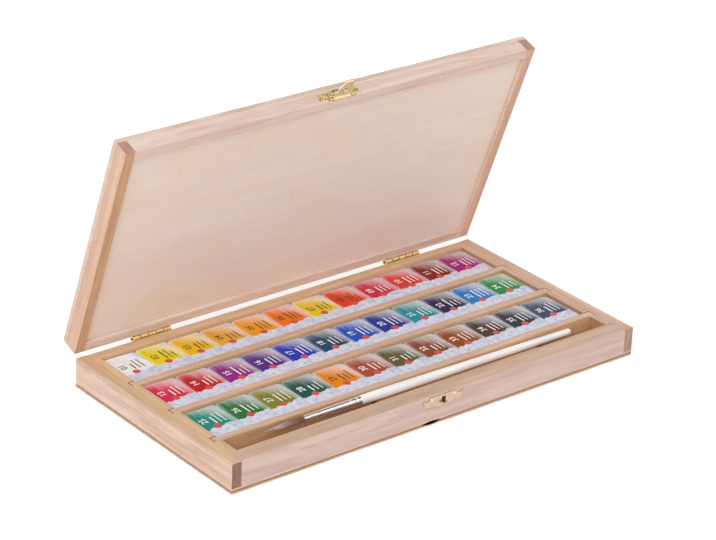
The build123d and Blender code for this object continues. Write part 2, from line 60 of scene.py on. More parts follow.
# Camera, placed where the photograph was taken from
IMAGE_WIDTH = 716
FOCAL_PIXELS = 2821.6
SENSOR_WIDTH_MM = 36.0
CAMERA_AZIMUTH = radians(-39.60)
CAMERA_ELEVATION = radians(25.18)
CAMERA_ROLL = radians(2.48)
CAMERA_DISTANCE = 1.4719
CAMERA_TARGET = Vector((0.0, 0.00737, 0.0532))
TARGET_OFFSET = Vector((0.00206, 0.00248))

# The lid's turn from closed, which the grain of its pieces follows
hinge = next(joint for joint in frame["joints"] if joint["name"] == "lid_hinge")
LID_TURN = -radians(hinge["range_deg"][0])


def rgb(red, green, blue):
    """A colour written in the 0 to 255 steps of a screen, as the linear colour that nodes take."""
    values = [channel / 255 for channel in (red, green, blue)]
    return tuple(v / 12.92 if v <= 0.04045 else ((v + 0.055) / 1.055) ** 2.4 for v in values)


def scaled(values, share):
    """Each of values times share."""
    return tuple(share * value for value in values)


def product(tint, colour):
    """A colour seen through a tint, channel by channel."""
    return tuple(t * c for t, c in zip(tint, colour))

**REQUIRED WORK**
All of the data must be returned exactly.

**PROBLEM SOLUTION**
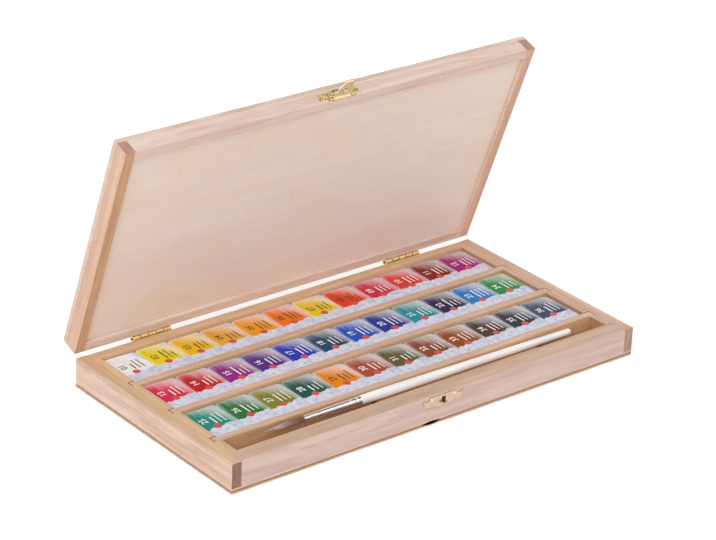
The build123d and Blender code for this object continues. Write part 2, from line 60 of scene.py on. More parts follow.
# Camera, placed where the photograph was taken from
IMAGE_WIDTH = 716
FOCAL_PIXELS = 2821.6
SENSOR_WIDTH_MM = 36.0
CAMERA_AZIMUTH = radians(-39.60)
CAMERA_ELEVATION = radians(25.18)
CAMERA_ROLL = radians(2.48)
CAMERA_DISTANCE = 1.4719
CAMERA_TARGET = Vector((0.0, 0.00737, 0.0532))
TARGET_OFFSET = Vector((0.00206, 0.00248))

# The lid's turn from closed, which the grain of its pieces follows
hinge = next(joint for joint in frame["joints"] if joint["name"] == "lid_hinge")
LID_TURN = -radians(hinge["range_deg"][0])


def rgb(red, green, blue):
    """A colour written in the 0 to 255 steps of a screen, as the linear colour that nodes take."""
    values = [channel / 255 for channel in (red, green, blue)]
    return tuple(v / 12.92 if v <= 0.04045 else ((v + 0.055) / 1.055) ** 2.4 for v in values)


def scaled(values, share):
    """Each of values times share."""
    return tuple(share * value for value in values)


def product(tint, colour):
    """A colour seen through a tint, channel by channel."""
    return tuple(t * c for t, c in zip(tint, colour))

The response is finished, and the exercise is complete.